_Records that describe objects_.
——————————
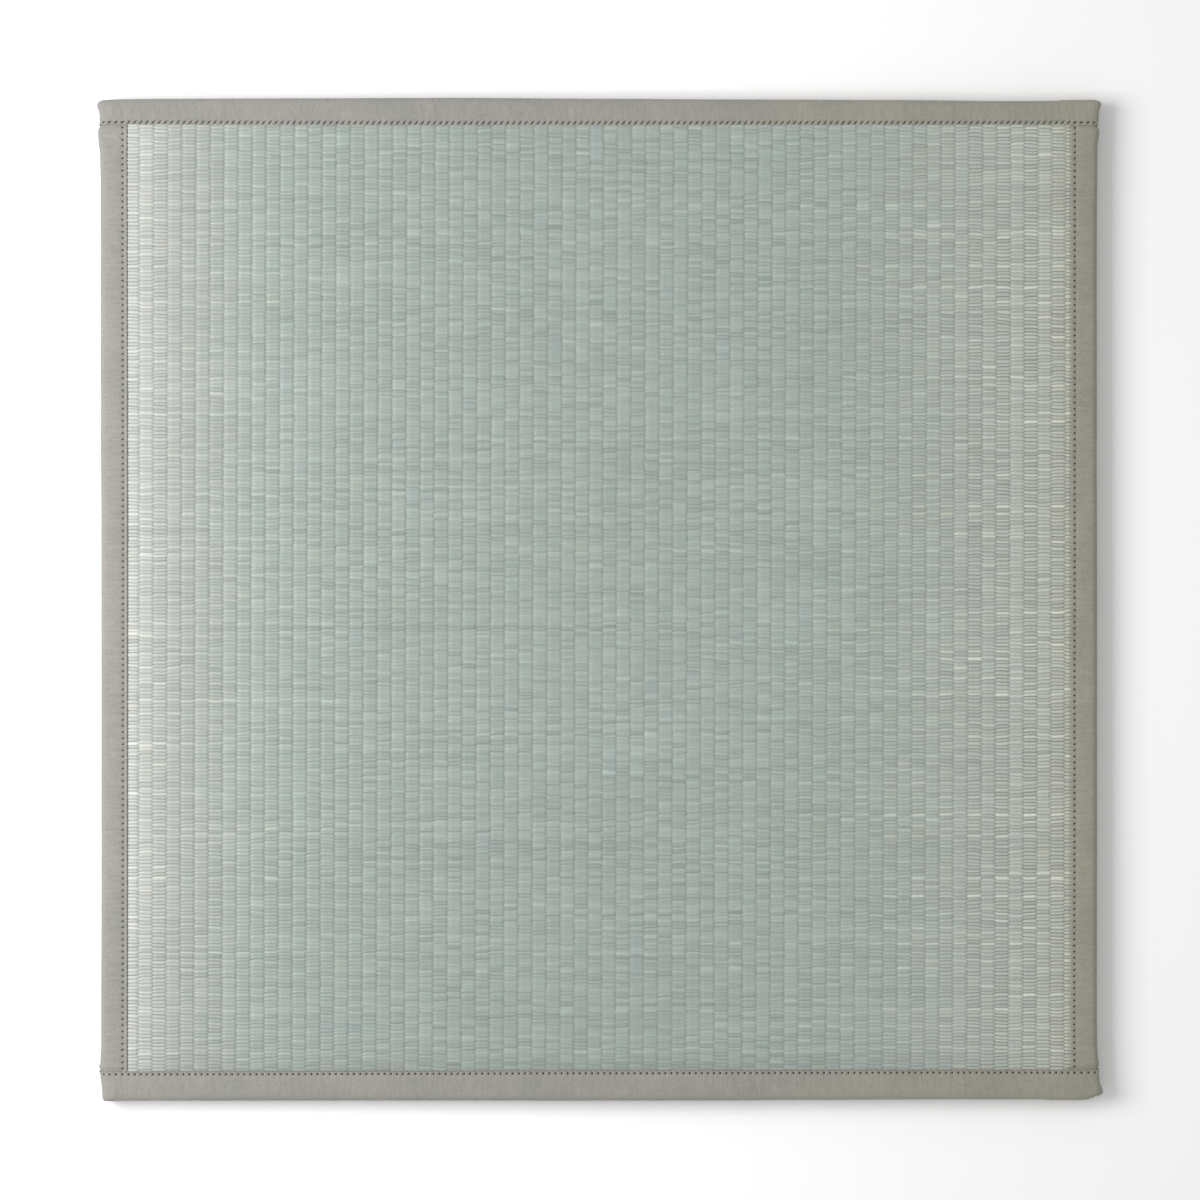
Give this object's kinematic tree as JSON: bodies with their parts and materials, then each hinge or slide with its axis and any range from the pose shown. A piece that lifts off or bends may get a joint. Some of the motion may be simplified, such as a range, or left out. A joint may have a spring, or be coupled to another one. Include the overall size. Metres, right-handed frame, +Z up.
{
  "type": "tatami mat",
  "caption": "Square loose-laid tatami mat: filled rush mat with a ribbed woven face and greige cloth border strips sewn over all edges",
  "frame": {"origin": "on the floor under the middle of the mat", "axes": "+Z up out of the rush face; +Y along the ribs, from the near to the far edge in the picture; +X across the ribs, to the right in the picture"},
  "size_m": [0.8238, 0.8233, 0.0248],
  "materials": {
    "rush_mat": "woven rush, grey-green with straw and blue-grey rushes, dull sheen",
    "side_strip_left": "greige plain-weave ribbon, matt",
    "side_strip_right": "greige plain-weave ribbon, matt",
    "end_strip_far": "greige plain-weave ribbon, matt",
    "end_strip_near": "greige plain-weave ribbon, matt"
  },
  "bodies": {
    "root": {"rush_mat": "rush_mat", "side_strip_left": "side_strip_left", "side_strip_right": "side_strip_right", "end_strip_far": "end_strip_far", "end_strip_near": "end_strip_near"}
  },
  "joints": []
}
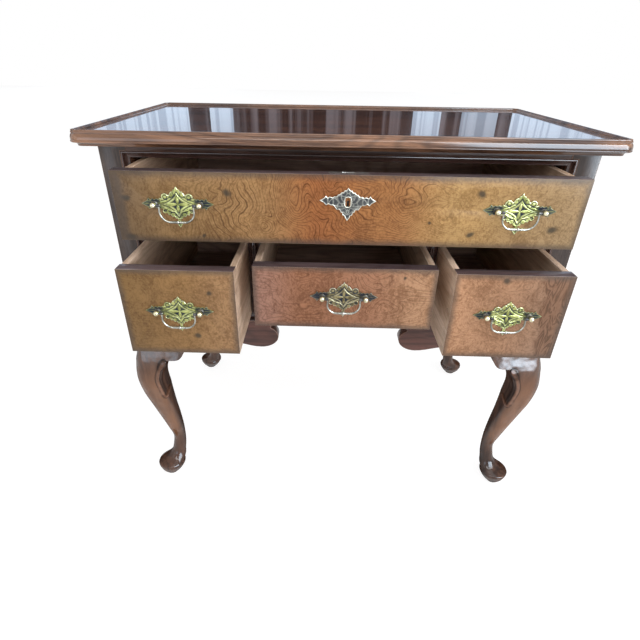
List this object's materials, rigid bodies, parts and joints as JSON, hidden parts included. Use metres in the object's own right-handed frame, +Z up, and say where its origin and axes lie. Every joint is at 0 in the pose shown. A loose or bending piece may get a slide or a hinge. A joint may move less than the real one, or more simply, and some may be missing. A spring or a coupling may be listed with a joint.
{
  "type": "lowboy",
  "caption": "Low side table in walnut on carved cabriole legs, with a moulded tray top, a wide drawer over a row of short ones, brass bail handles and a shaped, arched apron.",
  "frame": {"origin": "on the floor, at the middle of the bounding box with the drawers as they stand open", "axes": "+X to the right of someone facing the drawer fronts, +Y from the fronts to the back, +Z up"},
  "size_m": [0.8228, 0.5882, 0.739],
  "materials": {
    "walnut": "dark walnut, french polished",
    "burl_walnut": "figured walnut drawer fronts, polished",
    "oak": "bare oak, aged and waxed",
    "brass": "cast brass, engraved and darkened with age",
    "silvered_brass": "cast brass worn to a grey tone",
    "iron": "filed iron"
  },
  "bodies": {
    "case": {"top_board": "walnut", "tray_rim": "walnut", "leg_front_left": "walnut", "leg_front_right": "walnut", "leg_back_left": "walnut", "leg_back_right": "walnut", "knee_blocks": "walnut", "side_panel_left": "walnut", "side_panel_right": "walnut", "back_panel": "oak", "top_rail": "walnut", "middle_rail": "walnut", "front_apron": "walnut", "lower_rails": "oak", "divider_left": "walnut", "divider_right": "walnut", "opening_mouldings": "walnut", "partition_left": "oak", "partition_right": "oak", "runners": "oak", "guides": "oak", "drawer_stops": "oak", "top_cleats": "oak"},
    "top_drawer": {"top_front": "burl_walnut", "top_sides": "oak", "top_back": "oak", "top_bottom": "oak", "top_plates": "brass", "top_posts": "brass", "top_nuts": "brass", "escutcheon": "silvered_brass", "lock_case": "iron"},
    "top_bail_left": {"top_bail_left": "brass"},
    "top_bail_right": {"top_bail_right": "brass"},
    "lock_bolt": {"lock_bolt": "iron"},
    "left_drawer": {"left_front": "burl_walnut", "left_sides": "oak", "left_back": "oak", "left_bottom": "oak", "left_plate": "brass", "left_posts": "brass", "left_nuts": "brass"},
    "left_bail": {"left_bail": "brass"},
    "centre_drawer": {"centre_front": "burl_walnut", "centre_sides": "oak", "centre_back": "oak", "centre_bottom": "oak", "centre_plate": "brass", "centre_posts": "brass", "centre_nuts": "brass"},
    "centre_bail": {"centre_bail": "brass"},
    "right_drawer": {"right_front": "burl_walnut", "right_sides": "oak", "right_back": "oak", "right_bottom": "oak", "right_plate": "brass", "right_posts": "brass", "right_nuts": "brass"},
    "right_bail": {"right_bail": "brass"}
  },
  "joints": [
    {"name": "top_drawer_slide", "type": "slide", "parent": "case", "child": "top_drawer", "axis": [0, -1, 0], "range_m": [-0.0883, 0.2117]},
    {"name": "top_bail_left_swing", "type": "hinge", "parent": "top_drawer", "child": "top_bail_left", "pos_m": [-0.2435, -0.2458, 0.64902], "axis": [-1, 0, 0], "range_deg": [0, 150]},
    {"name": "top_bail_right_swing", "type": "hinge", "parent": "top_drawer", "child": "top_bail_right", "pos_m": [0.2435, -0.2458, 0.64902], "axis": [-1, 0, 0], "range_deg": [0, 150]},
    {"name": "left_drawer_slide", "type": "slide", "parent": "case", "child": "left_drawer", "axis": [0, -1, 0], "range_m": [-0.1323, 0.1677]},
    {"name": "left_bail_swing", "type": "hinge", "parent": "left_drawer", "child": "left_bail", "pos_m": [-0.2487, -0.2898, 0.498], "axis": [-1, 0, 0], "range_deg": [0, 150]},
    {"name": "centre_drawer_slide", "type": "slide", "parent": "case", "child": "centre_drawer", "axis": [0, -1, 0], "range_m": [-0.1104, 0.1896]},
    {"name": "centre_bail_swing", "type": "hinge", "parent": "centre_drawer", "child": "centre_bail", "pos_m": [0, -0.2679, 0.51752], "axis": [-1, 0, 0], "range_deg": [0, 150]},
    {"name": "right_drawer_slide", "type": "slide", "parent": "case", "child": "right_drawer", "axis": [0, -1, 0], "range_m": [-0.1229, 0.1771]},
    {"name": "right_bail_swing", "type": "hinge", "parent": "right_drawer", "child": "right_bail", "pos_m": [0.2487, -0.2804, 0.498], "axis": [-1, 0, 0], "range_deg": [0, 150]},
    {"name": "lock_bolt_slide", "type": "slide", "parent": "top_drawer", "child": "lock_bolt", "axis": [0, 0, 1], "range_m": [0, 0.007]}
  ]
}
——————————
_Given request_. Restate the listing above word for word.

_Response to this exercise_.
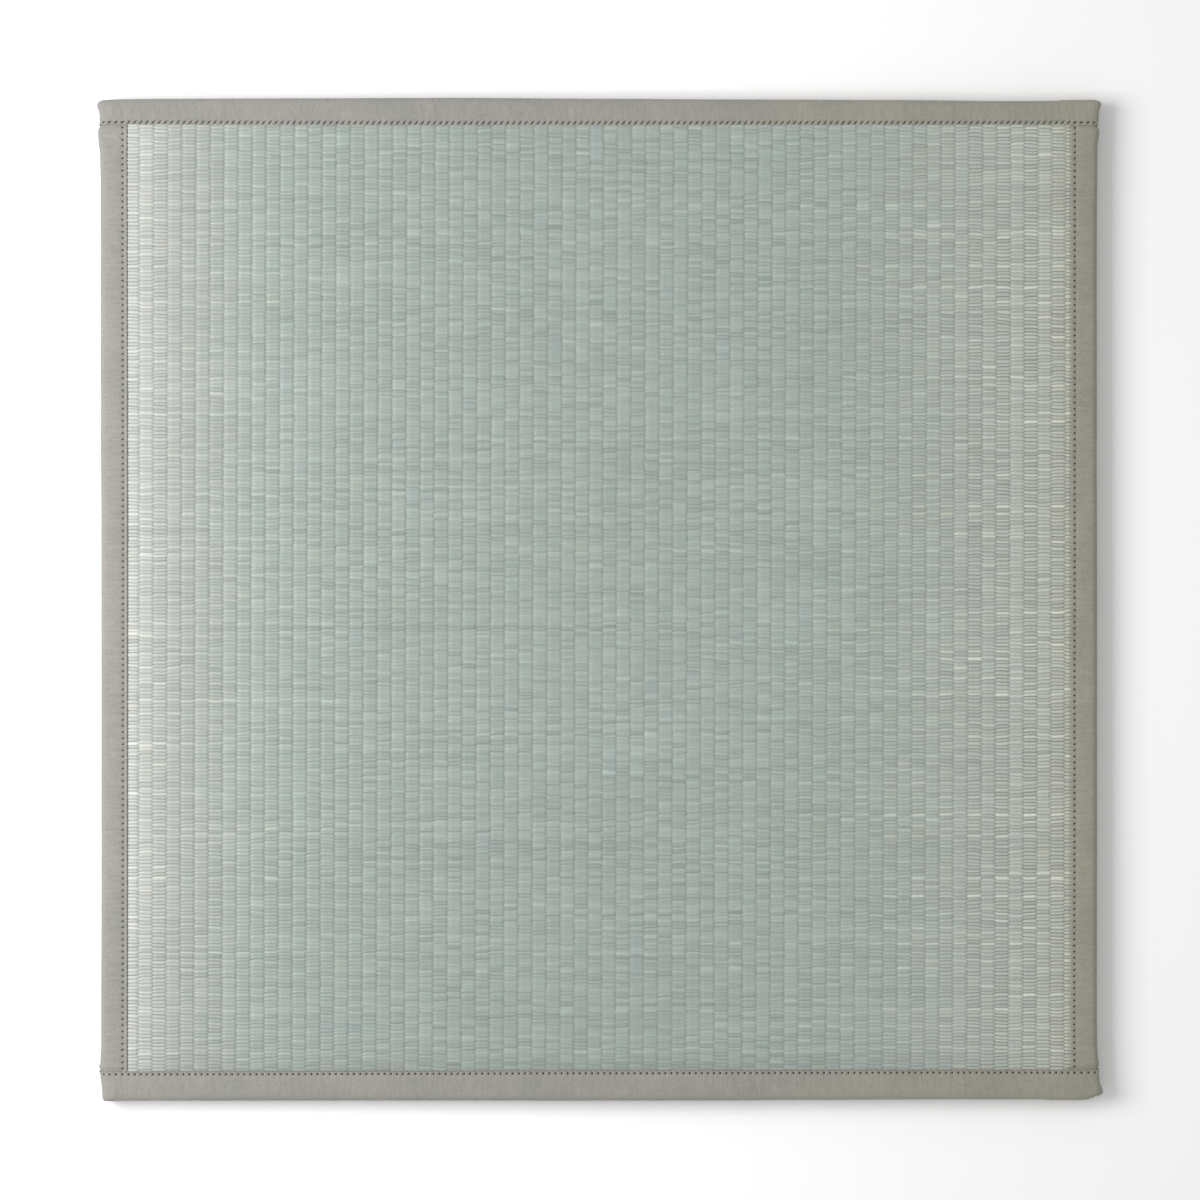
Give this object's kinematic tree as JSON: bodies with their parts and materials, then each hinge or slide with its axis and any range from the pose shown. A piece that lifts off or bends may get a joint. Some of the motion may be simplified, such as a range, or left out. A joint may have a spring, or be coupled to another one. Include the overall size. Metres, right-handed frame, +Z up.
{
  "type": "tatami mat",
  "caption": "Square loose-laid tatami mat: filled rush mat with a ribbed woven face and greige cloth border strips sewn over all edges",
  "frame": {"origin": "on the floor under the middle of the mat", "axes": "+Z up out of the rush face; +Y along the ribs, from the near to the far edge in the picture; +X across the ribs, to the right in the picture"},
  "size_m": [0.8238, 0.8233, 0.0248],
  "materials": {
    "rush_mat": "woven rush, grey-green with straw and blue-grey rushes, dull sheen",
    "side_strip_left": "greige plain-weave ribbon, matt",
    "side_strip_right": "greige plain-weave ribbon, matt",
    "end_strip_far": "greige plain-weave ribbon, matt",
    "end_strip_near": "greige plain-weave ribbon, matt"
  },
  "bodies": {
    "root": {"rush_mat": "rush_mat", "side_strip_left": "side_strip_left", "side_strip_right": "side_strip_right", "end_strip_far": "end_strip_far", "end_strip_near": "end_strip_near"}
  },
  "joints": []
}
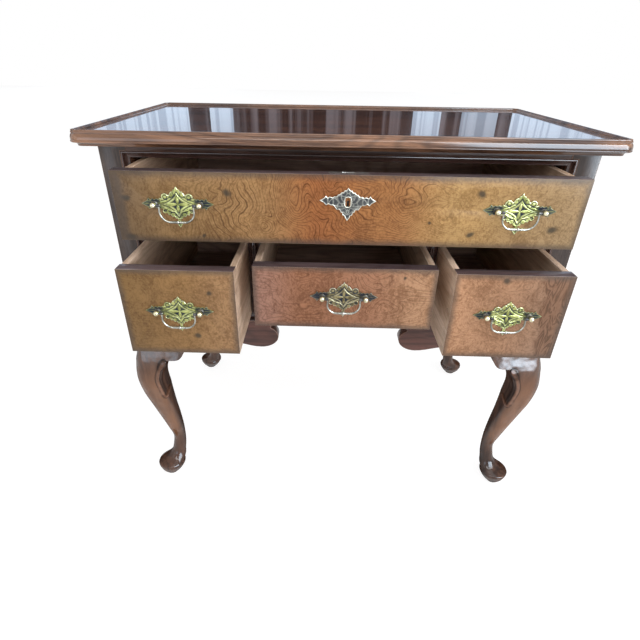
List this object's materials, rigid bodies, parts and joints as JSON, hidden parts included. Use metres in the object's own right-handed frame, +Z up, and say where its origin and axes lie. Every joint is at 0 in the pose shown. A loose or bending piece may get a slide or a hinge. A joint may move less than the real one, or more simply, and some may be missing. A spring or a coupling may be listed with a joint.
{
  "type": "lowboy",
  "caption": "Low side table in walnut on carved cabriole legs, with a moulded tray top, a wide drawer over a row of short ones, brass bail handles and a shaped, arched apron.",
  "frame": {"origin": "on the floor, at the middle of the bounding box with the drawers as they stand open", "axes": "+X to the right of someone facing the drawer fronts, +Y from the fronts to the back, +Z up"},
  "size_m": [0.8228, 0.5882, 0.739],
  "materials": {
    "walnut": "dark walnut, french polished",
    "burl_walnut": "figured walnut drawer fronts, polished",
    "oak": "bare oak, aged and waxed",
    "brass": "cast brass, engraved and darkened with age",
    "silvered_brass": "cast brass worn to a grey tone",
    "iron": "filed iron"
  },
  "bodies": {
    "case": {"top_board": "walnut", "tray_rim": "walnut", "leg_front_left": "walnut", "leg_front_right": "walnut", "leg_back_left": "walnut", "leg_back_right": "walnut", "knee_blocks": "walnut", "side_panel_left": "walnut", "side_panel_right": "walnut", "back_panel": "oak", "top_rail": "walnut", "middle_rail": "walnut", "front_apron": "walnut", "lower_rails": "oak", "divider_left": "walnut", "divider_right": "walnut", "opening_mouldings": "walnut", "partition_left": "oak", "partition_right": "oak", "runners": "oak", "guides": "oak", "drawer_stops": "oak", "top_cleats": "oak"},
    "top_drawer": {"top_front": "burl_walnut", "top_sides": "oak", "top_back": "oak", "top_bottom": "oak", "top_plates": "brass", "top_posts": "brass", "top_nuts": "brass", "escutcheon": "silvered_brass", "lock_case": "iron"},
    "top_bail_left": {"top_bail_left": "brass"},
    "top_bail_right": {"top_bail_right": "brass"},
    "lock_bolt": {"lock_bolt": "iron"},
    "left_drawer": {"left_front": "burl_walnut", "left_sides": "oak", "left_back": "oak", "left_bottom": "oak", "left_plate": "brass", "left_posts": "brass", "left_nuts": "brass"},
    "left_bail": {"left_bail": "brass"},
    "centre_drawer": {"centre_front": "burl_walnut", "centre_sides": "oak", "centre_back": "oak", "centre_bottom": "oak", "centre_plate": "brass", "centre_posts": "brass", "centre_nuts": "brass"},
    "centre_bail": {"centre_bail": "brass"},
    "right_drawer": {"right_front": "burl_walnut", "right_sides": "oak", "right_back": "oak", "right_bottom": "oak", "right_plate": "brass", "right_posts": "brass", "right_nuts": "brass"},
    "right_bail": {"right_bail": "brass"}
  },
  "joints": [
    {"name": "top_drawer_slide", "type": "slide", "parent": "case", "child": "top_drawer", "axis": [0, -1, 0], "range_m": [-0.0883, 0.2117]},
    {"name": "top_bail_left_swing", "type": "hinge", "parent": "top_drawer", "child": "top_bail_left", "pos_m": [-0.2435, -0.2458, 0.64902], "axis": [-1, 0, 0], "range_deg": [0, 150]},
    {"name": "top_bail_right_swing", "type": "hinge", "parent": "top_drawer", "child": "top_bail_right", "pos_m": [0.2435, -0.2458, 0.64902], "axis": [-1, 0, 0], "range_deg": [0, 150]},
    {"name": "left_drawer_slide", "type": "slide", "parent": "case", "child": "left_drawer", "axis": [0, -1, 0], "range_m": [-0.1323, 0.1677]},
    {"name": "left_bail_swing", "type": "hinge", "parent": "left_drawer", "child": "left_bail", "pos_m": [-0.2487, -0.2898, 0.498], "axis": [-1, 0, 0], "range_deg": [0, 150]},
    {"name": "centre_drawer_slide", "type": "slide", "parent": "case", "child": "centre_drawer", "axis": [0, -1, 0], "range_m": [-0.1104, 0.1896]},
    {"name": "centre_bail_swing", "type": "hinge", "parent": "centre_drawer", "child": "centre_bail", "pos_m": [0, -0.2679, 0.51752], "axis": [-1, 0, 0], "range_deg": [0, 150]},
    {"name": "right_drawer_slide", "type": "slide", "parent": "case", "child": "right_drawer", "axis": [0, -1, 0], "range_m": [-0.1229, 0.1771]},
    {"name": "right_bail_swing", "type": "hinge", "parent": "right_drawer", "child": "right_bail", "pos_m": [0.2487, -0.2804, 0.498], "axis": [-1, 0, 0], "range_deg": [0, 150]},
    {"name": "lock_bolt_slide", "type": "slide", "parent": "top_drawer", "child": "lock_bolt", "axis": [0, 0, 1], "range_m": [0, 0.007]}
  ]
}